● Given records:
========================================
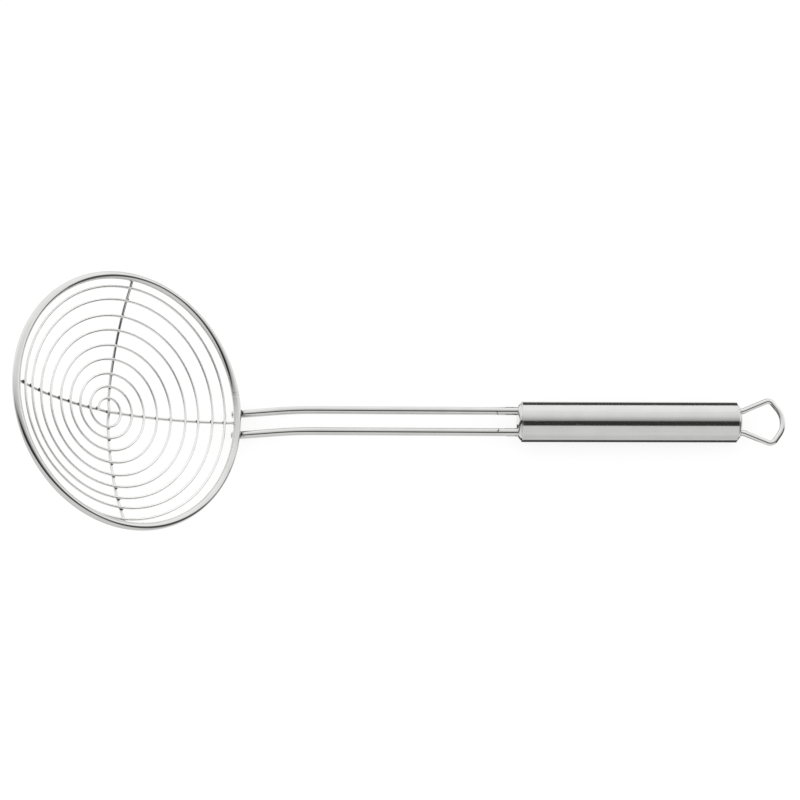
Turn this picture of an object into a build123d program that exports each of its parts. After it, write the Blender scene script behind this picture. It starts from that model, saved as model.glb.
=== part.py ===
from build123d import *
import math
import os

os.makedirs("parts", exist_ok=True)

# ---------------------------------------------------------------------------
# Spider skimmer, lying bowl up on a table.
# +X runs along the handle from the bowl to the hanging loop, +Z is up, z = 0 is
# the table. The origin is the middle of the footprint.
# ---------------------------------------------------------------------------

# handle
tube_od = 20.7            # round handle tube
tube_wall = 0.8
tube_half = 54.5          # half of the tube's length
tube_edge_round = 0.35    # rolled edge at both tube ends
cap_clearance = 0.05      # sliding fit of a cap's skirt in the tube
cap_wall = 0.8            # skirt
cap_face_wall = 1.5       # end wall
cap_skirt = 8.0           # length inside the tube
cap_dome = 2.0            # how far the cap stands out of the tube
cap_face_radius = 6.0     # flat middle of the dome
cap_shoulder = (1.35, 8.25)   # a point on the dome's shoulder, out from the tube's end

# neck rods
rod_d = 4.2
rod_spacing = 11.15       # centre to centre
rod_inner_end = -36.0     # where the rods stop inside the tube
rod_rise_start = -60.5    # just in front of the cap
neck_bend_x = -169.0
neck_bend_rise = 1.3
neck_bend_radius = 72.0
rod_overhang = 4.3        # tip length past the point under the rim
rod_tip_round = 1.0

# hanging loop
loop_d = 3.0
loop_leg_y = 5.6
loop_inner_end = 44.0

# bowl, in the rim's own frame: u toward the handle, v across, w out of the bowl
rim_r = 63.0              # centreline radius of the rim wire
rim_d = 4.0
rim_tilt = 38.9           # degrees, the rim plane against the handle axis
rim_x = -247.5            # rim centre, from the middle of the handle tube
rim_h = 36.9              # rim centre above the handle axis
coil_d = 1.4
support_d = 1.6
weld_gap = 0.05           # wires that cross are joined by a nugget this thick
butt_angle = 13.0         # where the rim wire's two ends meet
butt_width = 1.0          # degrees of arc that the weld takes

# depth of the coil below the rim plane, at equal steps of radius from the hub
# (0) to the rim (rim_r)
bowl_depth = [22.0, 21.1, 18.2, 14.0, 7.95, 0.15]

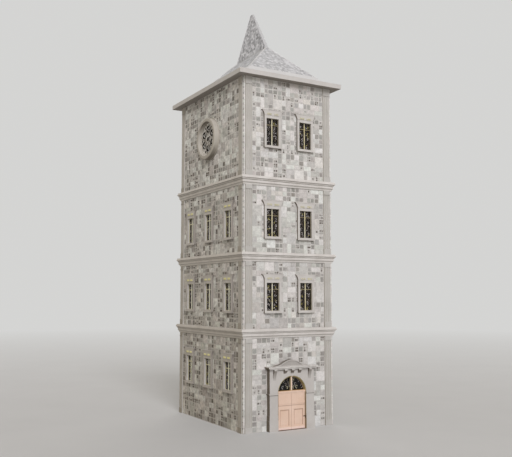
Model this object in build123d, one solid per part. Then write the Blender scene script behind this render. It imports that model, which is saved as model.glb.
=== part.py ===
========================================
● Goal of the exercise: Repeat all the entries word for word.

● Result for this exercise:
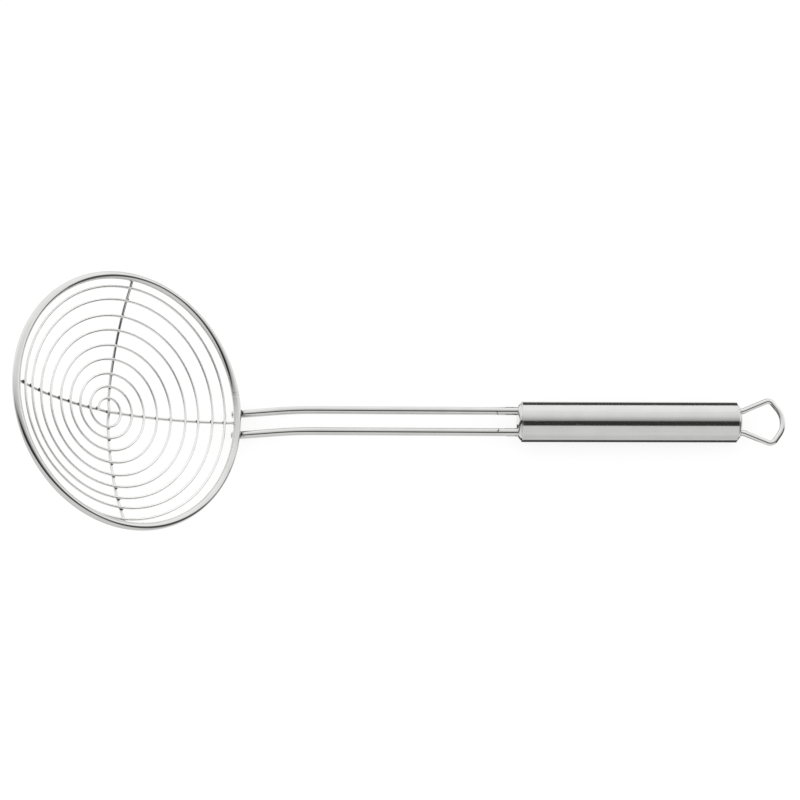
Turn this picture of an object into a build123d program that exports each of its parts. After it, write the Blender scene script behind this picture. It starts from that model, saved as model.glb.
=== part.py ===
from build123d import *
import math
import os

os.makedirs("parts", exist_ok=True)

# ---------------------------------------------------------------------------
# Spider skimmer, lying bowl up on a table.
# +X runs along the handle from the bowl to the hanging loop, +Z is up, z = 0 is
# the table. The origin is the middle of the footprint.
# ---------------------------------------------------------------------------

# handle
tube_od = 20.7            # round handle tube
tube_wall = 0.8
tube_half = 54.5          # half of the tube's length
tube_edge_round = 0.35    # rolled edge at both tube ends
cap_clearance = 0.05      # sliding fit of a cap's skirt in the tube
cap_wall = 0.8            # skirt
cap_face_wall = 1.5       # end wall
cap_skirt = 8.0           # length inside the tube
cap_dome = 2.0            # how far the cap stands out of the tube
cap_face_radius = 6.0     # flat middle of the dome
cap_shoulder = (1.35, 8.25)   # a point on the dome's shoulder, out from the tube's end

# neck rods
rod_d = 4.2
rod_spacing = 11.15       # centre to centre
rod_inner_end = -36.0     # where the rods stop inside the tube
rod_rise_start = -60.5    # just in front of the cap
neck_bend_x = -169.0
neck_bend_rise = 1.3
neck_bend_radius = 72.0
rod_overhang = 4.3        # tip length past the point under the rim
rod_tip_round = 1.0

# hanging loop
loop_d = 3.0
loop_leg_y = 5.6
loop_inner_end = 44.0

# bowl, in the rim's own frame: u toward the handle, v across, w out of the bowl
rim_r = 63.0              # centreline radius of the rim wire
rim_d = 4.0
rim_tilt = 38.9           # degrees, the rim plane against the handle axis
rim_x = -247.5            # rim centre, from the middle of the handle tube
rim_h = 36.9              # rim centre above the handle axis
coil_d = 1.4
support_d = 1.6
weld_gap = 0.05           # wires that cross are joined by a nugget this thick
butt_angle = 13.0         # where the rim wire's two ends meet
butt_width = 1.0          # degrees of arc that the weld takes

# depth of the coil below the rim plane, at equal steps of radius from the hub
# (0) to the rim (rim_r)
bowl_depth = [22.0, 21.1, 18.2, 14.0, 7.95, 0.15]

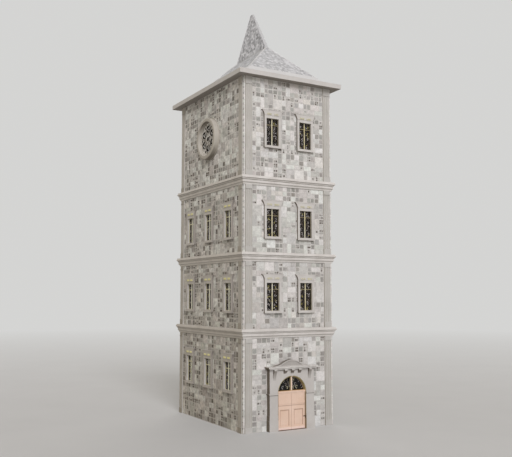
Model this object in build123d, one solid per part. Then write the Blender scene script behind this render. It imports that model, which is saved as model.glb.
=== part.py ===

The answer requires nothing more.